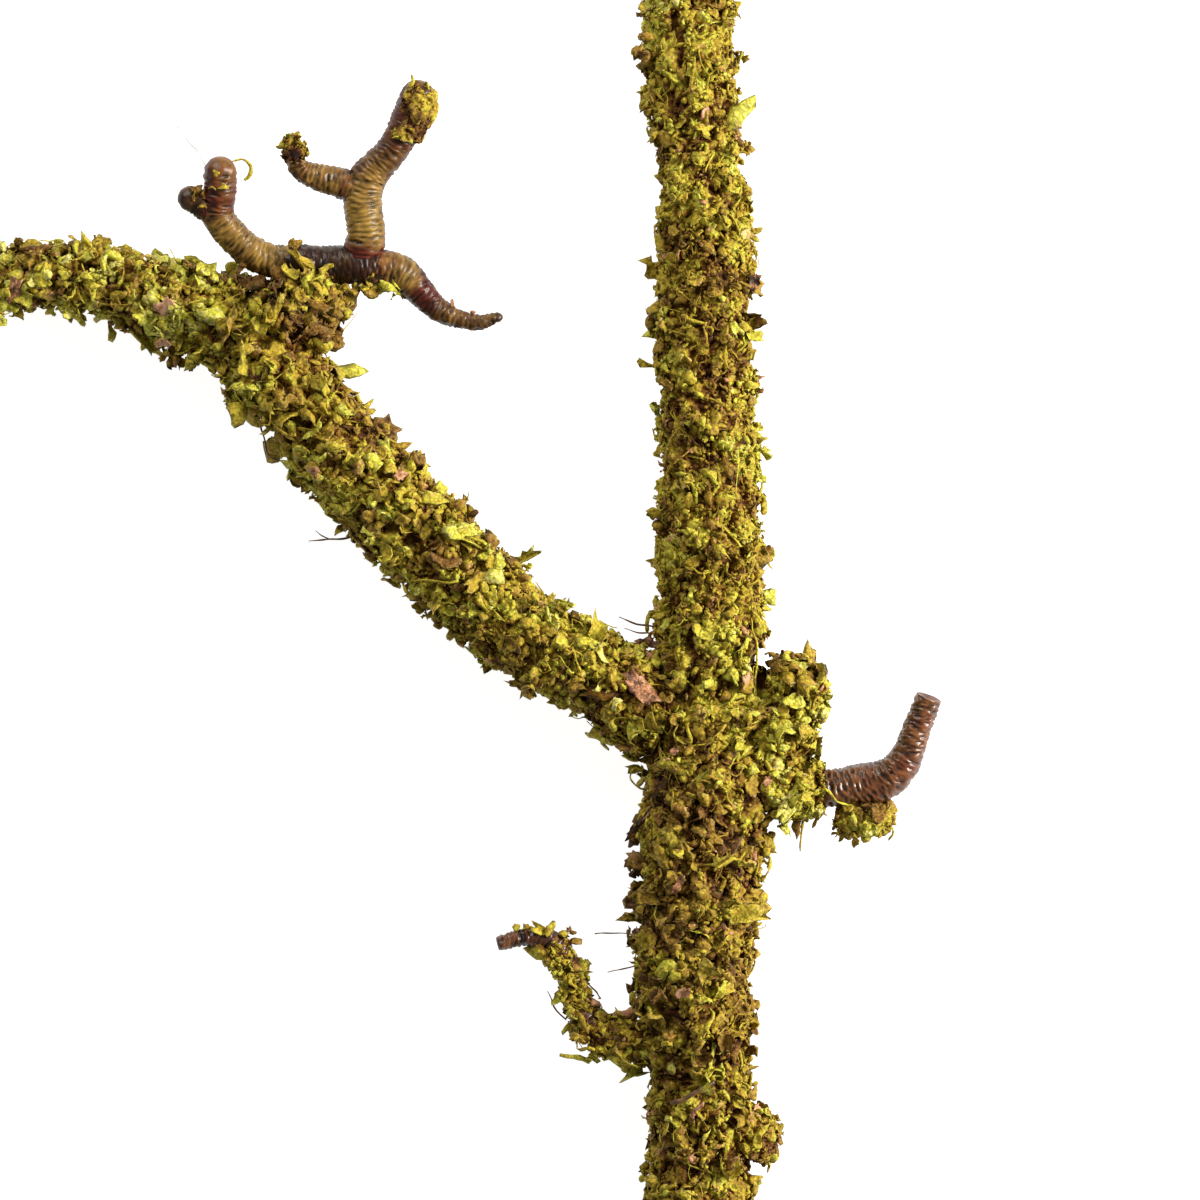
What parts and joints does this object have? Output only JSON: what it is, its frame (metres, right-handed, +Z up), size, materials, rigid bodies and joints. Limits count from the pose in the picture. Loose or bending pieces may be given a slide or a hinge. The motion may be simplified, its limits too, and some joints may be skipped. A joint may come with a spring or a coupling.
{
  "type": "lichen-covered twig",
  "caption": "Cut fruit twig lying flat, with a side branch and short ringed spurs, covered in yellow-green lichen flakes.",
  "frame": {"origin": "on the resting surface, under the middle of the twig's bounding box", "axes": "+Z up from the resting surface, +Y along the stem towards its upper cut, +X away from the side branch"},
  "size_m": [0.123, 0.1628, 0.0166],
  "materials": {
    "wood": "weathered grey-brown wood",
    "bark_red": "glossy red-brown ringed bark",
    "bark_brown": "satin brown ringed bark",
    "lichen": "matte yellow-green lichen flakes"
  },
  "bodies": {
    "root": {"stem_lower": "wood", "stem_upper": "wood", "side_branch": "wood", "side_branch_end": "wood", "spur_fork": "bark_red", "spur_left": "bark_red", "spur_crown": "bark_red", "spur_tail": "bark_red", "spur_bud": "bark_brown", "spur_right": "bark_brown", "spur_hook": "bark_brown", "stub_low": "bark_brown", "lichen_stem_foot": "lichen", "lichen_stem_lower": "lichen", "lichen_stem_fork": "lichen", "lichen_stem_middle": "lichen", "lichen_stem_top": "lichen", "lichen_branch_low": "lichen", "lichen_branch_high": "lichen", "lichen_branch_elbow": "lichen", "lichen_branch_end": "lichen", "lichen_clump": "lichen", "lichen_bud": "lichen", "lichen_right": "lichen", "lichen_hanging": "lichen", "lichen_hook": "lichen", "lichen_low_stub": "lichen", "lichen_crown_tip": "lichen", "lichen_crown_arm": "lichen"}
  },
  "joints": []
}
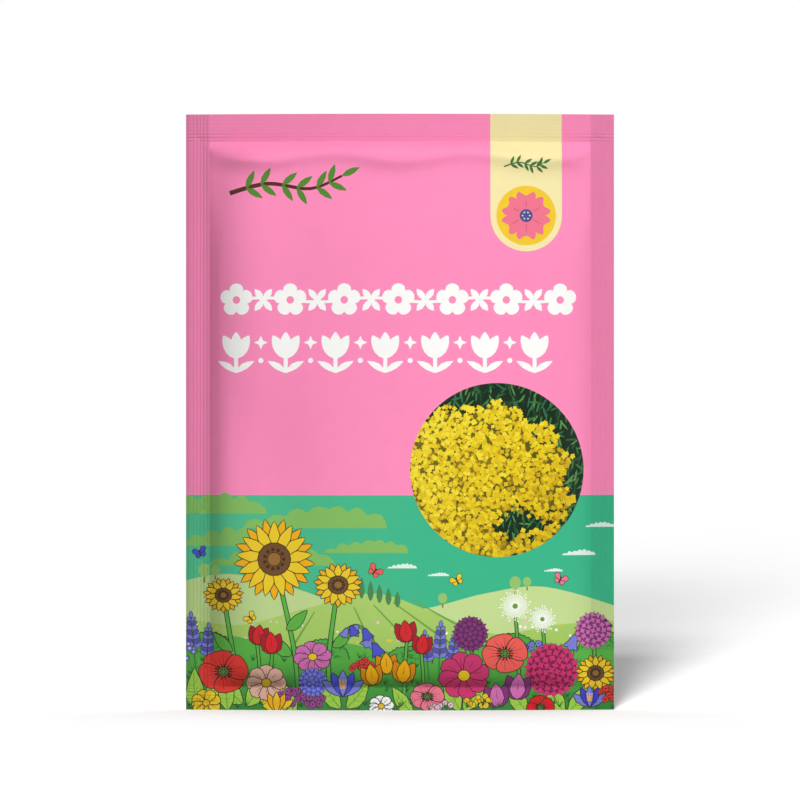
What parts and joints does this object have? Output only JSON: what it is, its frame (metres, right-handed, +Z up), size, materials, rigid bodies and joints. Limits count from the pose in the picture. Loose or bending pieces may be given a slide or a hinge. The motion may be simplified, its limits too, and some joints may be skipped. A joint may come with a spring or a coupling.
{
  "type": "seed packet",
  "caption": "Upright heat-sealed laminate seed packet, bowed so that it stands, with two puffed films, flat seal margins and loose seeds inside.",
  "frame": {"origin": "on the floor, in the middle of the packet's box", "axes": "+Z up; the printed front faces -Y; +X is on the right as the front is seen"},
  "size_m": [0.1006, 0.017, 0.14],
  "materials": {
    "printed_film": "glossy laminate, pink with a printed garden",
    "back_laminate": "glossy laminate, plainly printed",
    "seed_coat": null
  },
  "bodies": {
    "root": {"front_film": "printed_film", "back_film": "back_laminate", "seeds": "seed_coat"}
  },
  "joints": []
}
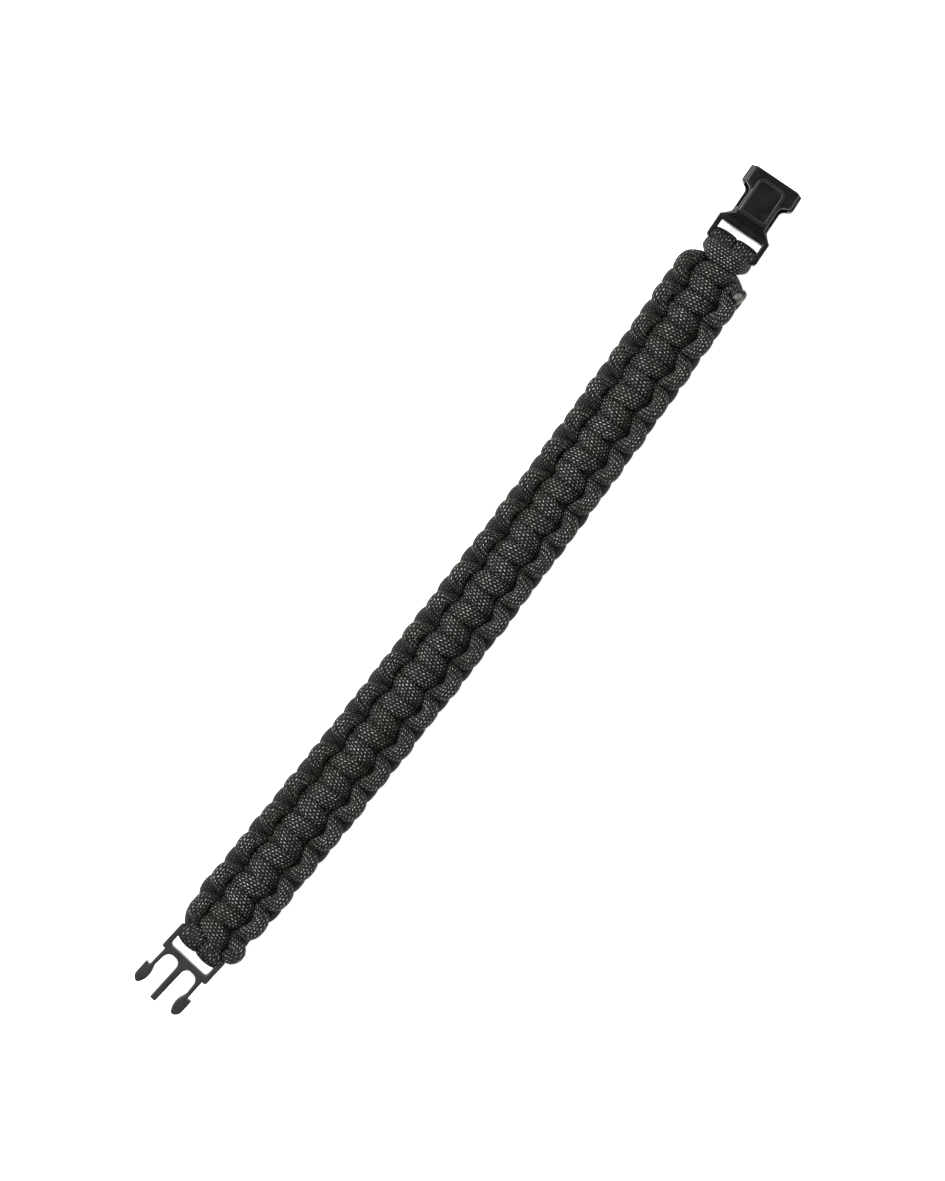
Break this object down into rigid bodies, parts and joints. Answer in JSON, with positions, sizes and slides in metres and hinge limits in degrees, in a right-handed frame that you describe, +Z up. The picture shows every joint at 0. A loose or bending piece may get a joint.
- - -
> [What is expected]: Word for word, write out the data.

> [Correct answer]:
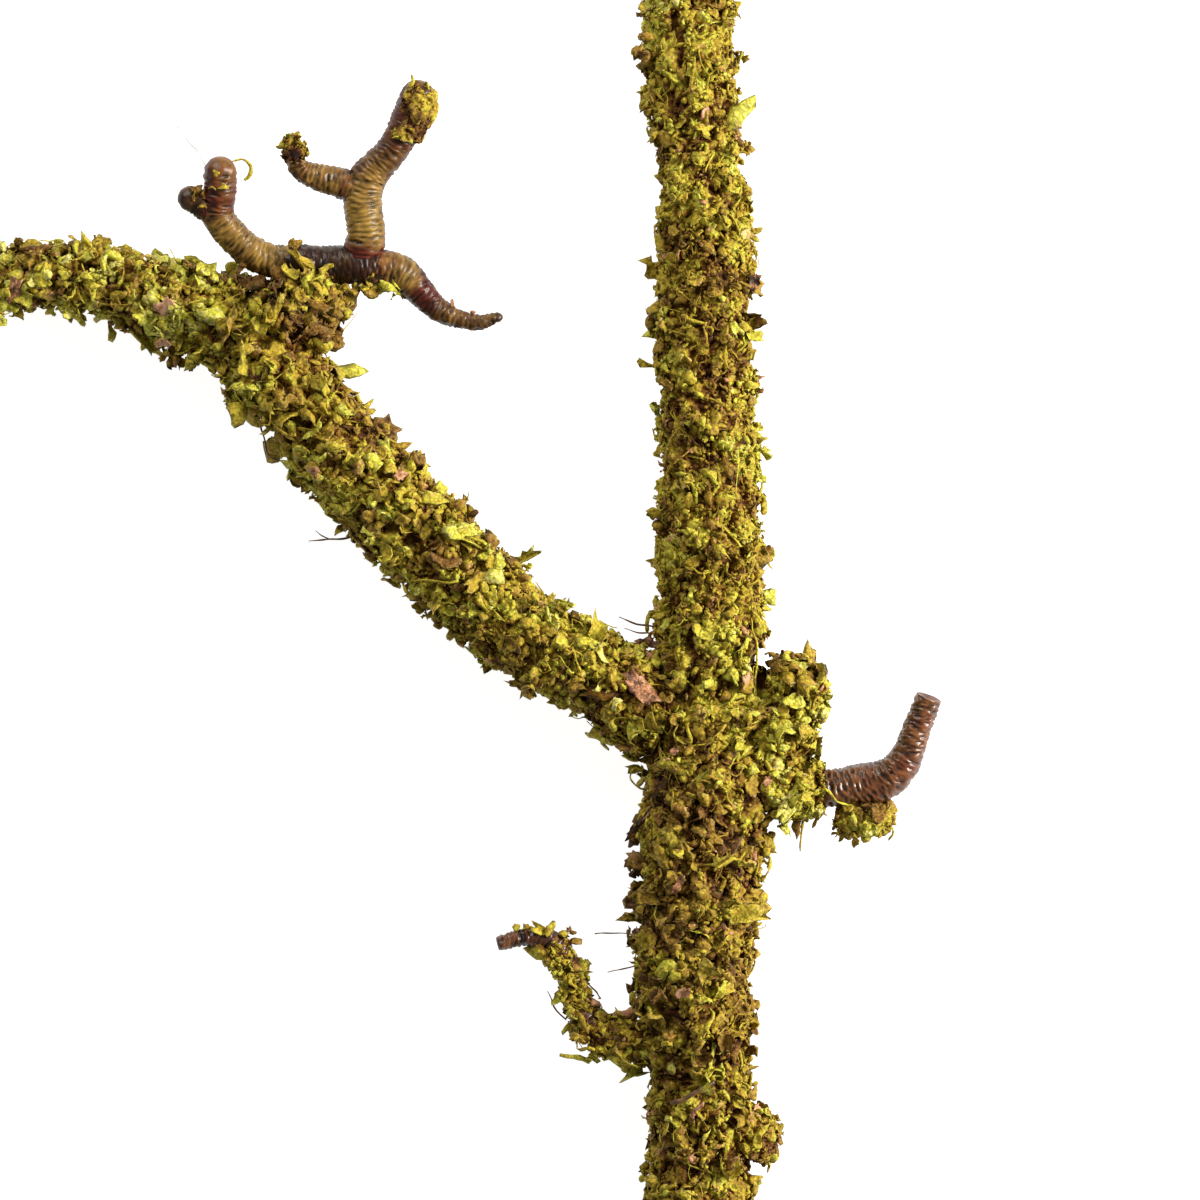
What parts and joints does this object have? Output only JSON: what it is, its frame (metres, right-handed, +Z up), size, materials, rigid bodies and joints. Limits count from the pose in the picture. Loose or bending pieces may be given a slide or a hinge. The motion may be simplified, its limits too, and some joints may be skipped. A joint may come with a spring or a coupling.
{
  "type": "lichen-covered twig",
  "caption": "Cut fruit twig lying flat, with a side branch and short ringed spurs, covered in yellow-green lichen flakes.",
  "frame": {"origin": "on the resting surface, under the middle of the twig's bounding box", "axes": "+Z up from the resting surface, +Y along the stem towards its upper cut, +X away from the side branch"},
  "size_m": [0.123, 0.1628, 0.0166],
  "materials": {
    "wood": "weathered grey-brown wood",
    "bark_red": "glossy red-brown ringed bark",
    "bark_brown": "satin brown ringed bark",
    "lichen": "matte yellow-green lichen flakes"
  },
  "bodies": {
    "root": {"stem_lower": "wood", "stem_upper": "wood", "side_branch": "wood", "side_branch_end": "wood", "spur_fork": "bark_red", "spur_left": "bark_red", "spur_crown": "bark_red", "spur_tail": "bark_red", "spur_bud": "bark_brown", "spur_right": "bark_brown", "spur_hook": "bark_brown", "stub_low": "bark_brown", "lichen_stem_foot": "lichen", "lichen_stem_lower": "lichen", "lichen_stem_fork": "lichen", "lichen_stem_middle": "lichen", "lichen_stem_top": "lichen", "lichen_branch_low": "lichen", "lichen_branch_high": "lichen", "lichen_branch_elbow": "lichen", "lichen_branch_end": "lichen", "lichen_clump": "lichen", "lichen_bud": "lichen", "lichen_right": "lichen", "lichen_hanging": "lichen", "lichen_hook": "lichen", "lichen_low_stub": "lichen", "lichen_crown_tip": "lichen", "lichen_crown_arm": "lichen"}
  },
  "joints": []
}
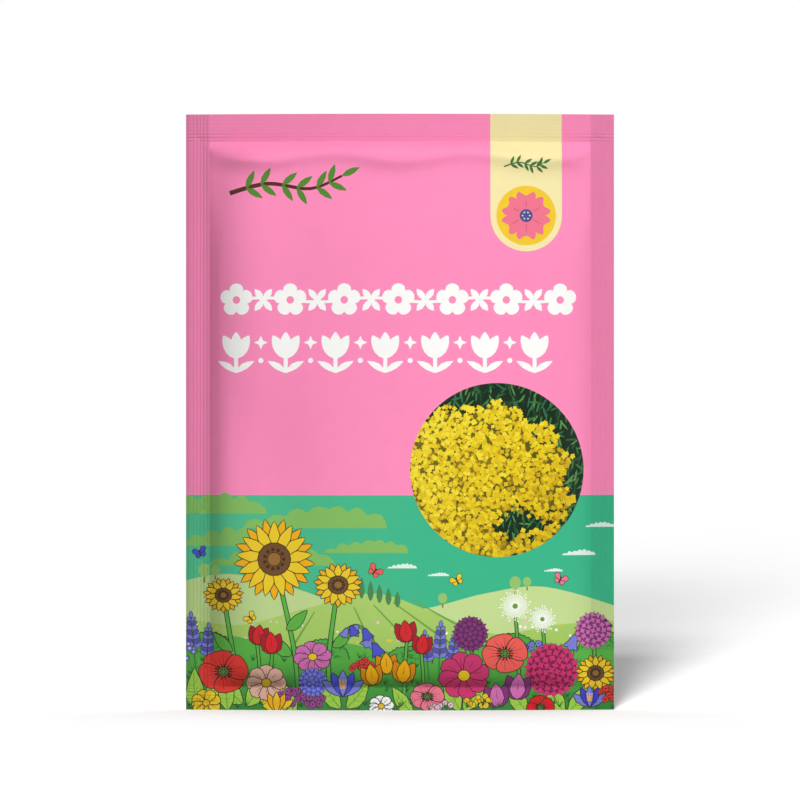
What parts and joints does this object have? Output only JSON: what it is, its frame (metres, right-handed, +Z up), size, materials, rigid bodies and joints. Limits count from the pose in the picture. Loose or bending pieces may be given a slide or a hinge. The motion may be simplified, its limits too, and some joints may be skipped. A joint may come with a spring or a coupling.
{
  "type": "seed packet",
  "caption": "Upright heat-sealed laminate seed packet, bowed so that it stands, with two puffed films, flat seal margins and loose seeds inside.",
  "frame": {"origin": "on the floor, in the middle of the packet's box", "axes": "+Z up; the printed front faces -Y; +X is on the right as the front is seen"},
  "size_m": [0.1006, 0.017, 0.14],
  "materials": {
    "printed_film": "glossy laminate, pink with a printed garden",
    "back_laminate": "glossy laminate, plainly printed",
    "seed_coat": null
  },
  "bodies": {
    "root": {"front_film": "printed_film", "back_film": "back_laminate", "seeds": "seed_coat"}
  },
  "joints": []
}
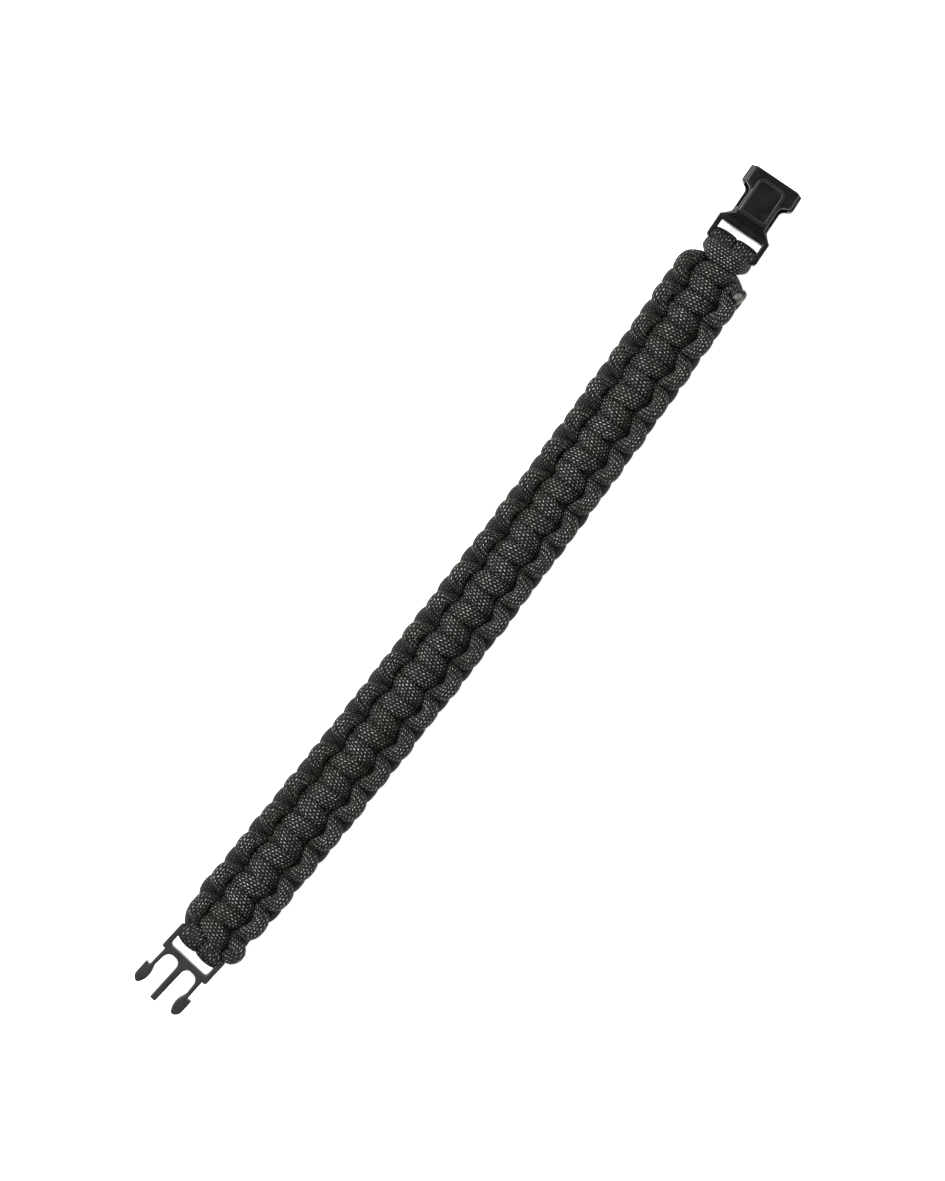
Break this object down into rigid bodies, parts and joints. Answer in JSON, with positions, sizes and slides in metres and hinge limits in degrees, in a right-handed frame that you describe, +Z up. The picture shows every joint at 0. A loose or bending piece may get a joint.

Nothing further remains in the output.